Dynamic lane management for emerging mixed traffic with semi-autonomous vehicles

Semi-autonomous vehicles (semi-AVs), situated between fully-autonomous vehicles (full-AVs) and traditional vehicles (TVs), offer functionalities that allow drivers to activate autonomous driving features. These functionalities, such as Tesla Autopilot, BMW Personal Pilot, and General Motors Super Cruise, relieve drivers at the wheel of certain driving tasks and are anticipated to enhance road capacity by improving driving efficiency. However, the immaturity of early-stage autonomous driving technology can hinder immediate improvements in road capacity, especially in scenarios with a mix traffic of manually and autonomously driven vehicles.
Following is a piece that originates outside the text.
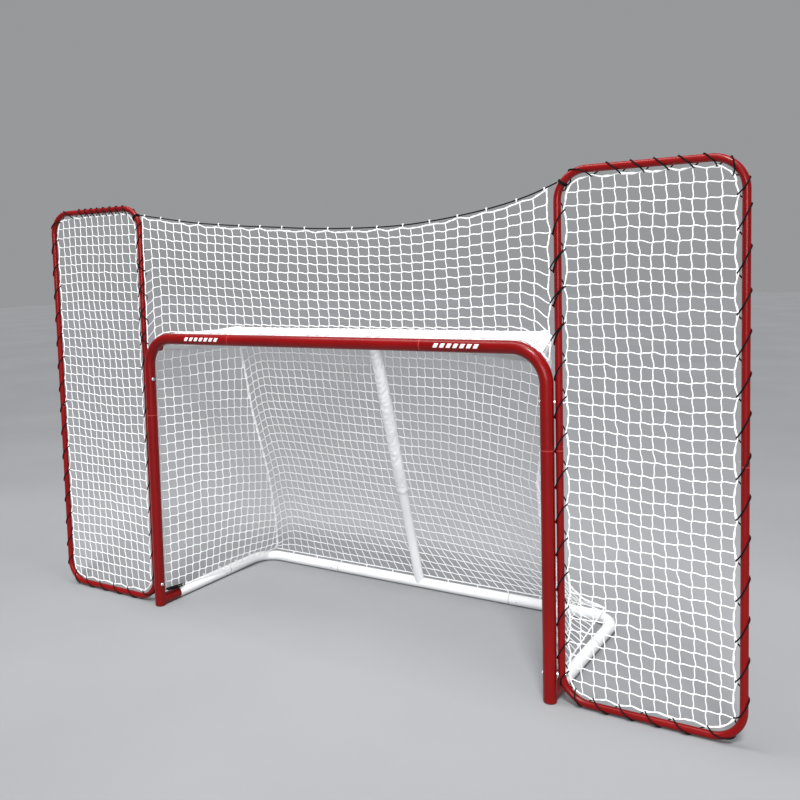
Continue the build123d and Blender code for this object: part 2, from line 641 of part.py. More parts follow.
def lace_turns(side):
    """Where each turn of a panel's lacing starts, from the rope's tie round the loop to it."""
    at = TIE_DISTANCE[side] + TIE_CLEARANCE
    end = TIE_DISTANCE[side] + LOOP_LENGTH - TIE_CLEARANCE
    turns = []
    while at < end:
        turns.append(at)
        tube = sum(at % LOOP_LENGTH > stop for stop in LOOP_ENDS)
        pitch = LACE_PITCHES[side][tube]
        at += pitch
    if end - turns[-1] < pitch / 2:
        turns.pop()
    return turns + [end]


def lace_corner(side, place, out, quarter, reach):
    """A corner of a turn about a panel's tube, counted from the outside over the front."""
    angle = math.radians(45 - PANEL_TURN - 90 * quarter)
    out_by, back_by = reach * math.cos(angle), reach * math.sin(angle)
    x = side * (PANEL_X + PANEL_WIDTH / 2) + place.X + out.X * out_by
    z = PANEL_FOOT_Z + PANEL_HEIGHT / 2 + place.Y + out.Y * out_by
    return Vector(x, PANEL_BACK + back_by, z)


def make_lacing(side):
    turns = lace_turns(side)
    reach = LACE_APOTHEM * math.sqrt(2)
    points = []
    for start, end in zip(turns, turns[1:]):
        for quarter in range(4):
            place, out = loop_point(start + (end - start) * quarter / 4)
            on_bend = abs(out.X * out.Y) > 0.01
            ease = LACE_EASE if on_bend else 1
            points.append(lace_corner(side, place, out, quarter, reach * ease))
    return rounded_cord(points, LACE_D)


def make_backstop_lacing(side):
    """The cord that holds an edge of the backstop net, wound over a panel's own lacing."""
    low, high = OUTER_LACE_SPAN
    reach = OUTER_LACE_APOTHEM * math.sqrt(2)
    points = []
    for step in range(OUTER_LACE_QUARTERS + 1):
        z = low + (high - low) * step / OUTER_LACE_QUARTERS
        place = Vector(-side * PANEL_WIDTH / 2, z - PANEL_FOOT_Z - PANEL_HEIGHT / 2)
        points.append(lace_corner(side, place, Vector(-side, 0), step, reach))
    return rounded_cord(points, LACE_D)


def make_rope_ties():
    """Two turns of the rope about each panel's tube at its inner top corner."""
    turns = []
    middle_z = PANEL_FOOT_Z + PANEL_HEIGHT / 2
    for side in SIDE_NAMES:
        place, out = loop_point(TIE_DISTANCE[side])
        centre = Vector(side * (PANEL_X + PANEL_WIDTH / 2) + place.X, PANEL_BACK, middle_z + place.Y)
        tube = Vector(out.Y, 0, -out.X)
        for shift in (-TIE_SPACING / 2, TIE_SPACING / 2):
            turns.append(ring(centre + tube * shift, tube, PANEL_R + 0.2 + ROPE_D / 2, ROPE_D))
    return turns


def make_foot_loop(side, inset, rear_y):
    """A long loop of cord over a post's stub, through the lower front corner of the side net."""
    x = side * (POST_X - inset)
    front_z, rear_z = (FRAME_OD + rise for rise in FOOT_LOOP_RISE)
    half = FOOT_LOOP_WIDTH / 2
    ends = [(FOOT_LOOP_FRONT_Y, front_z), (rear_y, rear_z)]
    lower = [Vector(x, y, z - half) for y, z in ends]
    upper = [Vector(x, y, z + half) for y, z in reversed(ends)]
    path = FilletPolyline(*lower, *upper, radius=FOOT_LOOP_WIDTH * 0.42, close=True)
    start = Plane(origin=path @ 0, z_dir=path % 0)
    return sweep(start * Circle(LACE_D / 2), path=path).solid()


def make_corner_ties():
    """Loops of lacing cord at the feet of the posts and turns of it about the shelf's sockets."""
    ties = []
    for side in SIDE_NAMES:
        for inset, rear_y in FOOT_LOOPS:
            ties.append(make_foot_loop(side, inset, rear_y))
        for distance in SOCKET_TURNS:
            at = along(ELBOW[side], SHELF_CORNER[side], distance)
            ties.append(ring(at, shelf_arm(side), SHELF_R + 0.3 + LACE_D / 2, LACE_D))
    return ties


# Pegs that the nets hook on, welded to the posts, the crossbar and the base
def make_peg(at, direction):
    pin = Solid.make_cylinder(PEG_R, PEG_LENGTH)
    head = Pos(0, 0, PEG_LENGTH - PEG_HEAD_THICK) * Solid.make_cylinder(PEG_HEAD_R, PEG_HEAD_THICK)
    place = Plane(origin=Vector(*at) + Vector(*direction) * (FRAME_R + SEAT_PLAY), z_dir=direction)
    return place.location * (pin + head).solid()


def make_pegs():
    pegs = []
    for count in range(-5, 6):
        x = count * PEG_PITCH
        pegs.append(make_peg((x, 0, CROSSBAR_Z), (0, 1, 0)))
        if x:
            pegs.append(make_peg((x, BASE_DEPTH, BASE_Z), (0, 0, 1)))
    for side in SIDE_NAMES:
        for z in PEG_HEIGHTS:
            pegs.append(make_peg((side * POST_X, 0, z), (0, 1, 0)))
        for y in PEG_DEPTHS:
            pegs.append(make_peg((side * POST_X, y, BASE_Z), (0, 0, 1)))
    return pegs


for side, name in SIDE_NAMES.items():
    save(f"{name}_post", make_post(side))
    save(f"{name}_corner_tube", make_corner_tube(side))
    save(f"{name}_base_rail", make_base_rail(side))
    save(f"{name}_base_corner", make_base_corner(side))
    save(f"{name}_shelf_tube", make_shelf_tube(side))
    save(f"{name}_shelf_sleeve", make_shelf_sleeve(side))
    save(f"{name}_panel_lower_tube", make_panel_lower(side))
    save(f"{name}_panel_upper_tube", make_panel_upper(side))
    save(f"{name}_panel_net", make_panel_net(side))
    save(f"{name}_panel_lacing", make_lacing(side))
    save(f"{name}_backstop_lacing", make_backstop_lacing(side))
save("crossbar_tube", make_crossbar())
save("rear_base_tube", make_rear_tube())
save("foot_caps", *[make_foot_cap(side) for side in SIDE_NAMES])
save("shelf_tee", make_tee())
save("centre_post", make_centre_post())
save("centre_post_sleeve", make_post_sleeve())
save("shelf_screws", *[make_screw(plane) for plane in SCREWS.values()])
save("goal_net_back", make_back_net())
save("goal_net_left", make_side_net(LEFT, LEFT_SEAM))
save("goal_net_right", make_side_net(RIGHT, RIGHT_SEAM))
save("goal_net_top", make_top_net())
save("backstop_net", make_backstop_net())
save("backstop_rope", make_rope())
save("rope_ties", *make_rope_ties())
save("corner_ties", *make_corner_ties())
save("net_pegs", *make_pegs())
bolt_places = [(side, height) for side in SIDE_NAMES for height in BOLT_HEIGHTS]
save("panel_bolts", *[make_bolt(*place) for place in bolt_places])
save("panel_nuts", *[make_nut(*place) for place in bolt_places])
save("panel_washers", *[make_washer(*place) for place in bolt_places])
save("button_springs", *[make_clip(spot) for spot in BUTTONS])
for spot in BUTTONS:
    save(f"{spot}_button", make_button(spot))
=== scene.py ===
"""Looks of a hockey goal with side panels and a backstop net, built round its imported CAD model.

Metres. X runs along the mouth, Y back into the goal and Z up. goal_point() and shifted() take places whose Y
is measured from the mouth's plane, and give them in the model's own frame.
"""

import bpy
import json
import math
import numpy as np
from mathutils import Matrix, Vector, noise


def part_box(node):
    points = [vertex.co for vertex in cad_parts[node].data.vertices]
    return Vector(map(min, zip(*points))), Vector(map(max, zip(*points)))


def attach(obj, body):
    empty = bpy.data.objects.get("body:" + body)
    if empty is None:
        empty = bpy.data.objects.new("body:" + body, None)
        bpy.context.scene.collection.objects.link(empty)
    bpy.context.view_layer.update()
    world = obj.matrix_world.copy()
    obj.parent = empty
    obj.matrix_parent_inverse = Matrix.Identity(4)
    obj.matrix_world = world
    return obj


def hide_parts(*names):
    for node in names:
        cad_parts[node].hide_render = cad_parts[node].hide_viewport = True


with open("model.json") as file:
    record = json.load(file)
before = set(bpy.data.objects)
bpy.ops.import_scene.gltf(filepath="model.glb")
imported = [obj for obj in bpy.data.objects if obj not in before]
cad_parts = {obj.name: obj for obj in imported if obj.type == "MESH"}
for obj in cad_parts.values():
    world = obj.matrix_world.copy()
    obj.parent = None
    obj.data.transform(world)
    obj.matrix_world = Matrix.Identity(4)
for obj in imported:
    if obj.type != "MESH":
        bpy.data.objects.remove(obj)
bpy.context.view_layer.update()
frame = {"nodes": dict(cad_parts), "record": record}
scene = bpy.context.scene
nodes = frame["nodes"]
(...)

To mitigate these challenges, this study introduces the use of dedicated lanes and designs an intelligent corridor system that dynamically optimizes the allocation of lanes for auto-driven and human-driven vehicles. Firstly, a congestion model is established to capture the dynamics of bottleneck congestion and derive vehicle delays with demand changes, serving as a valuable reference for developing lane management strategies. Then, the choice of driving mode for semi-AVs is bounded with lane selection and modeled using a dynamic user equilibrium model over discrete-time series. Based on that, numbers of auto-driven and human-driven lanes are dynamically optimized with the objective of minimizing system costs. To prevent frequent adjustments of lane types that could degrade system performance, we employ a non-myopic decision-making strategy to account for both immediate and future costs, ensuring robust and efficient lane management over the entire decision horizon. Through numerical experiments, we validate the effectiveness of the dynamic lane management and non-myopic strategy under various semi-AV penetration and demand levels, demonstrating that dynamic lane management outperforms (or at least equals) fixed-lane scenarios and static lane management in all test scenarios. Additionally, we conducted sensitivity analyses on AV adoption levels, demand levels, decision horizons, and period lengths, uncovering useful insights for the practical application of dynamic lane management. Overall, this study offers a promising solution to efficient lane management of corridor systems in mixed traffic, especially in the initial stage of AV adoption.